Oportunidade para mudar de área, Flávia pode encontrar dentro da própria empresa, a Cofix, que foi uma das primeiras a contratar mulheres formadas pelo “Mão na massa”.
 
– No início, alguns gestores de obras duvidaram da capacidade feminina. Mas, com o tempo, perceberam que elas são mais detalhistas, organizadas e limpas — defende Denise Rodrigues, diretora administrativa da Cofix, companhia que também oferece capacitação para os funcionários, como o curso de operador de grua.
 
Se conseguir mudar, Flávia não estará sozinha. Há outras grueiras como Ana Paula do Nascimento. Depois de sete anos como babá, ela trocou as casas de família pelos canteiros de obra, onde ganha melhor, tem carteira assinada e outros benefícios. Para trabalhar a até 80 metros de altura, ela precisa subir a grua a pé, encarar o balanço do equipamento e ficar horas sem ir ao banheiro. Mesmo assim, adora, e sonha virar professora na área, para formar outras grueiras. Companheiras para seguir seus passos não devem faltar. No Senai, aumentou em quase 70%, entre 2009 e 2011, o número de mulheres matriculadas em cursos da construção civil.
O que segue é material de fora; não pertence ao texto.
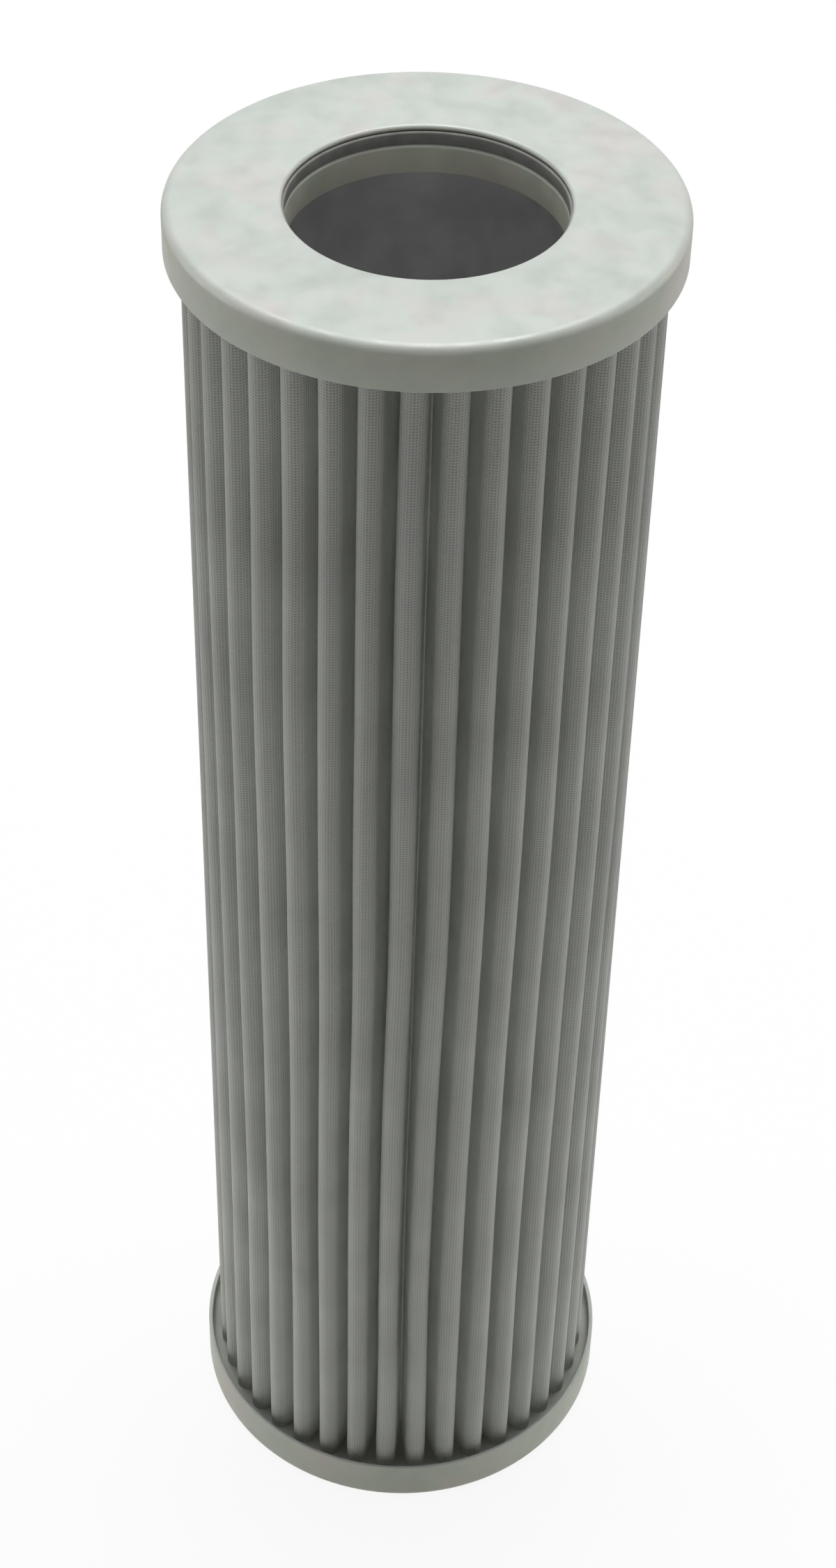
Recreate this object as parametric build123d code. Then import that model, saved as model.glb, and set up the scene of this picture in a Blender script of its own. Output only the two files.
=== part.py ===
from build123d import *
from math import asin, atan2, cos, degrees, hypot, pi, radians, sin
import os

# A pleated filter element for hydraulic oil, in millimetres. It stands on its closed end cap,
# with the axis along Z and the origin at the middle of the underside.

# Overall size
element_height = 267.5
cap_radius = 39.0

# End caps, pressed from sheet
cap_sheet = 0.8
shoulder_radius = 1.5
top_skirt_height = 7.4
bottom_skirt_height = 9.0
top_hole_clearance = 0.3

# Seal carrier, a stepped ring pressed from sheet under the hole of the top cap. Its collar
# guides the spigot of the filter head
collar_radius = 21.0
collar_depth = 3.9
carrier_sheet = 0.8

# Seal ring, cut from a rubber tube, with a flat section that stands a little proud of the collar
seal_width = 3.1
seal_thickness = 2.2
seal_proud = 0.2
seal_seat_clearance = 0.1

# Support tube, rolled from perforated sheet
tube_sheet = 1.0
tube_collar_clearance = 0.2
slot_width = 8.0
slot_height = 56.0
slot_columns = 6
slot_bridge = 20.0
slot_end_margin = 18.0

# Pleat pack: a web of three sheets folded together, whose ridges stop short of the skirts,
# with as many pleats as the fold gap lets round the tube
pack_skirt_gap = 1.7
pack_tube_clearance = 0.3
fold_gap = 0.3
pleat_turn = 2.0
outer_mesh_sheet = 0.5
medium_sheet = 0.9
inner_mesh_sheet = 0.5
ridge_half_gap = 0.1
valley_half_gap = 0.15

# Side seam, where the two ends of the folded web are bonded together
seam_depth = 4.0

# Bonding compound that fills each cap and holds the ends of the pack
bottom_bond_depth = 5.0
bond_clearance = 0.05

# Bends are drawn as flats between creases. A fold wider than this radius has four creases,
# and a tighter one has two
tight_fold_radius = 1.0
wide_fold_creases = 4
tight_fold_creases = 2
shoulder_creases = 3

# Sizes that follow from the ones above
plate_underside = element_height - cap_sheet
skirt_inner_radius = cap_radius - cap_sheet
top_hole_radius = collar_radius + top_hole_clearance
seal_inner_radius = collar_radius - seal_proud
seal_outer_radius = seal_inner_radius + seal_width
seat_radius = seal_outer_radius + seal_seat_clearance
ledge_top = plate_underside - seal_seat_clearance - seal_thickness
ledge_underside = ledge_top - carrier_sheet
carrier_radius = seat_radius + carrier_sheet
collar_outer_radius = collar_radius + carrier_sheet
tube_inner_radius = collar_outer_radius + tube_collar_clearance
tube_outer_radius = tube_inner_radius + tube_sheet
pack_bottom = cap_sheet + bottom_bond_depth
pack_height = ledge_underside - pack_bottom
pack_radius = skirt_inner_radius - pack_skirt_gap
pack_inner_radius = tube_outer_radius + pack_tube_clearance
web_sheet = outer_mesh_sheet + medium_sheet + inner_mesh_sheet
ridge_centre_radius = pack_radius - ridge_half_gap - web_sheet
valley_centre_radius = pack_inner_radius + valley_half_gap + web_sheet
fold_width = 2 * (valley_half_gap + web_sheet)
pleat_count = int(2 * pi * valley_centre_radius / (fold_width + fold_gap))
half_pleat = 180.0 / pleat_count

# Each ridge and each valley turns about its own centre, and the leg between them is the
# straight line that touches both
centre_rise = ridge_centre_radius - valley_centre_radius * cos(radians(half_pleat))
centre_run = valley_centre_radius * sin(radians(half_pleat))
fold_reach = ridge_half_gap + valley_half_gap + web_sheet
leg_lean = degrees(asin(fold_reach / hypot(centre_rise, centre_run)) - atan2(centre_run, centre_rise))
ridge_turn = 180.0 + 2 * leg_lean
valley_turn = ridge_turn - 2 * half_pleat
seam_angle = 90.0 + pleat_turn


def at_angle(radius, angle):
    """Point at a distance from the axis and an angle about it, seen from above."""
    return Vector(radius * cos(radians(angle)), radius * sin(radians(angle)))


def ring(points):
    """Solid of revolution about Z from (radius, height) points."""
    return revolve(Plane.XZ * make_face(Polyline(*points, close=True)), Axis.Z)


def bend(centre, radius, facing, turn, count):
    """Creases of one bend, whose flats touch a circle about its centre. A negative turn runs
    clockwise."""
    step = turn / count
    reach = radius / cos(radians(step / 2))
    angles = [facing - turn / 2 + step * (number + 0.5) for number in range(count)]
    return [centre + at_angle(reach, angle) for angle in angles]


def fold(centre, radius, facing, turn):
    """Creases of one fold of the web."""
    count = wide_fold_creases if radius > tight_fold_radius else tight_fold_creases
    return bend(centre, radius, facing, turn, count)


def seam_leg(gap, side, rise=0):
    """Point on one of the two legs that meet at the side seam, so far from the middle of the
    seam's fold, and so far outwards from where that fold would begin."""
    normal = seam_angle + side * (180.0 - valley_turn / 2)
    foot = at_angle(valley_centre_radius, seam_angle) + at_angle(gap, normal)
    return foot + at_angle(rise, normal - side * 90.0)


def web_surface(depth):
    """Points of the folded surface that lies this deep below the web's outer face."""
    ridge_radius = ridge_half_gap + web_sheet - depth
    valley_radius = valley_half_gap + depth
    points = [seam_leg(valley_radius, 1)]
    for number in range(pleat_count):
        ridge_angle = seam_angle + half_pleat * (2 * number + 1)
        ridge_centre = at_angle(ridge_centre_radius, ridge_angle)
        points += fold(ridge_centre, ridge_radius, ridge_angle, ridge_turn)
        if number < pleat_count - 1:
            valley_angle = ridge_angle + half_pleat
            valley_centre = at_angle(valley_centre_radius, valley_angle)
            points += fold(valley_centre, valley_radius, valley_angle + 180.0, -valley_turn)
    return [*points, seam_leg(valley_radius, -1)]


def web_layer(outer_depth, sheet):
    """One sheet of the pleat pack, as an open folded band whose ends meet at the seam."""
    outer = web_surface(outer_depth)
    inner = web_surface(outer_depth + sheet)
    section = make_face(Polyline(*outer, *reversed(inner), close=True))
    return Pos(0, 0, pack_bottom) * extrude(section, pack_height)


def make_side_seam():
    """Wedge of adhesive between the two ends of the web."""
    corners = [
        seam_leg(valley_half_gap, 1),
        seam_leg(valley_half_gap, 1, seam_depth),
        seam_leg(valley_half_gap, -1, seam_depth),
        seam_leg(valley_half_gap, -1),
    ]
    section = make_face(Polyline(*corners, close=True))
    return Pos(0, 0, pack_bottom) * extrude(section, pack_height)


def pressed_cap(inner_radius, skirt_height):
    """Cap with its plate on z = 0 and its skirt upwards, bent round at the outer shoulder."""
    shoulder_centre = Vector(cap_radius - shoulder_radius, shoulder_radius)
    return ring([
        (inner_radius, 0),
        *bend(shoulder_centre, shoulder_radius, -45.0, 90.0, shoulder_creases),
        (cap_radius, skirt_height),
        (skirt_inner_radius, skirt_height),
        (skirt_inner_radius, cap_sheet),
        (inner_radius, cap_sheet),
    ])


def make_top_end_cap():
    """Cap with the hole for the spigot, its skirt hanging down over the pack."""
    cap = pressed_cap(top_hole_radius, top_skirt_height)
    return Pos(0, 0, element_height) * Rot(X=180) * cap


def make_bottom_end_cap():
    """Closed cap that the element stands on."""
    return pressed_cap(0, bottom_skirt_height)


def make_seal_carrier():
    """Stepped ring: a seat wall, a ledge under the seal and a collar that guides the spigot."""
    collar_end = ledge_underside - collar_depth
    return ring([
        (seat_radius, plate_underside),
        (carrier_radius, plate_underside),
        (carrier_radius, ledge_underside),
        (collar_outer_radius, ledge_underside),
        (collar_outer_radius, collar_end),
        (collar_radius, collar_end),
        (collar_radius, ledge_top),
        (seat_radius, ledge_top),
    ])


def make_seal_ring():
    """Ring that lies on the ledge and grips the spigot, a little proud of the collar."""
    seal_top = ledge_top + seal_thickness
    return ring([
        (seal_inner_radius, ledge_top),
        (seal_outer_radius, ledge_top),
        (seal_outer_radius, seal_top),
        (seal_inner_radius, seal_top),
    ])


def make_support_tube():
    """Perforated tube that the pack leans on, from the closed cap up to the ledge."""
    height = ledge_underside - cap_sheet
    slot_pitch = slot_height + slot_bridge
    rows = int((height - 2 * slot_end_margin + slot_bridge) / slot_pitch)
    shell = Cylinder(tube_outer_radius, height) - Cylinder(tube_inner_radius, height)
    one_side = (Align.MIN, Align.CENTER, Align.CENTER)
    punch = Box(2 * tube_outer_radius, slot_width, slot_height, align=one_side)
    punches = []
    for row in range(rows):
        level = (row - (rows - 1) / 2) * slot_pitch
        for column in range(slot_columns):
            punches.append(Pos(0, 0, level) * Rot(Z=360.0 * column / slot_columns) * punch)
    return Pos(0, 0, cap_sheet + height / 2) * (shell - punches)


def bond_ring(inner_radius, low, high):
    """Bonding compound inside a cap, between a round inner wall and the skirt."""
    return ring([
        (inner_radius + bond_clearance, low),
        (skirt_inner_radius - bond_clearance, low),
        (skirt_inner_radius - bond_clearance, high),
        (inner_radius + bond_clearance, high),
    ])


pieces = {
    "top_end_cap": make_top_end_cap(),
    "bottom_end_cap": make_bottom_end_cap(),
    "seal_carrier": make_seal_carrier(),
    "seal_ring": make_seal_ring(),
    "support_tube": make_support_tube(),
    "outer_mesh": web_layer(0, outer_mesh_sheet),
    "filter_medium": web_layer(outer_mesh_sheet, medium_sheet),
    "inner_mesh": web_layer(outer_mesh_sheet + medium_sheet, inner_mesh_sheet),
    "side_seam": make_side_seam(),
    "top_bond": bond_ring(carrier_radius, ledge_underside, plate_underside),
    "bottom_bond": bond_ring(tube_outer_radius, cap_sheet, pack_bottom),
}

os.makedirs("parts", exist_ok=True)
for name, piece in pieces.items():
    export_step(piece, f"parts/{name}.step")
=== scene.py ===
import bpy
import bmesh
from math import asin, atan2, cos, degrees, hypot, pi, radians, sin
from mathutils import Euler, Matrix, Vector, noise


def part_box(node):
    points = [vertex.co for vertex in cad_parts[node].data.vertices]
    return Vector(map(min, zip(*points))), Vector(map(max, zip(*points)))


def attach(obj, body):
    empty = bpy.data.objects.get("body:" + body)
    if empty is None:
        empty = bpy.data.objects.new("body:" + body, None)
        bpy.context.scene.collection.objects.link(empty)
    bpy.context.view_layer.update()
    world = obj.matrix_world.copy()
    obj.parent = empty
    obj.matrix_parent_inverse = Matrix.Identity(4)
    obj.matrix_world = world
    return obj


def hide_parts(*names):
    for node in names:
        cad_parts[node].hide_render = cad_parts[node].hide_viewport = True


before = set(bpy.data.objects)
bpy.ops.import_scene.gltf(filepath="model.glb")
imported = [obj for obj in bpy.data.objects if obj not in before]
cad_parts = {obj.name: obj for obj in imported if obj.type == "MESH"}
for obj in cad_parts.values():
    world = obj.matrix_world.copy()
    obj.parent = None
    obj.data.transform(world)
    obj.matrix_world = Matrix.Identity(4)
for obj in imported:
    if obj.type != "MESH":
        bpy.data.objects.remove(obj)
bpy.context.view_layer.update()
mm = 0.001

# Places read from the frame, in millimetres
topCapLow, topCapHigh = [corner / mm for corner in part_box("top_end_cap")]
bottomCapLow, bottomCapHigh = [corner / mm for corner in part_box("bottom_end_cap")]
carrierLow, carrierHigh = [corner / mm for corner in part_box("seal_carrier")]
sealLow, sealHigh = [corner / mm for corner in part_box("seal_ring")]
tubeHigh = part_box("support_tube")[1] / mm
packLow, packHigh = [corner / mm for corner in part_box("outer_mesh")]
bondLow, bondHigh = [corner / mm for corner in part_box("bottom_bond")]
capRadius = topCapHigh.x
capSheet = 0.8               # thickness of the pressed sheet in mm
roundSteps = 192             # faces round each turned piece
sameMm = 0.01                # places nearer than this many mm are one place
weld = 0.000001              # points nearer than this many m are merged
roundedAngle = 50            # edges that turn by more degrees than this get a small rounding
smoothAngle = 35             # and edges that turn by less are shaded smooth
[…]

E esse número só tende a crescer, já que o setor está vendo com bons olhos a chegada do contingente feminino:
 
– Ainda há os que resistem, claro. Mas quem contratou mulheres só teve ganhos: o relacionamento melhora, o canteiro fica mais organizado e nas funções que exigem mais cuidado, elas dão de dez a zero — afirma José Carlos Martins, vice-presidente da CBIC.
 
Dificuldades ainda existem. Uma delas é o próprio canteiro. Num ambiente tão masculino, as construtoras tiveram que se preparar para receber essa nova mão de obra com a instalação, por exemplo, de vestiários femininos. Piadinhas do tipo: “lugar de mulher é na cozinha” ainda são ouvidas. Mas, garantem as operárias, os operários costumam ser respeitosos com elas, principalmente quando ocupam cargos de comando. A técnica em segurança do trabalho Flávia Piccirilo supervisiona todas as obras da construtora Even no Rio e nunca ouviu qualquer gracinha dos peões. Pelo contrário. Quando ela passa, eles já vão logo checando se estão fazendo tudo certo para evitar a bronca:
 
– Teve uma época em que era mais difícil. Alguns diziam: “sou cabra macho, não preciso de segurança”. Agora, já consigo conscientizá-los. E se alguém se recusa a usar o equipamento, mando embora. Estudante de engenharia civil, Flávia pretende fazer pós-graduação em segurança, buscando aperfeiçoamento, mas sem deixar a construção civil. Caminho parecido ao da arquiteta Aline Bastos, que começou como técnica em edificações, fez arquitetura e hoje é gerente de obras no Condomínio Vida Boa, da PDG, onde comanda quase 500 homens. Lá, a tarefa é fácil, já em casa…:
 
– Quando fico mandona, meu marido brinca: “Em mim, não vem mandar, não”.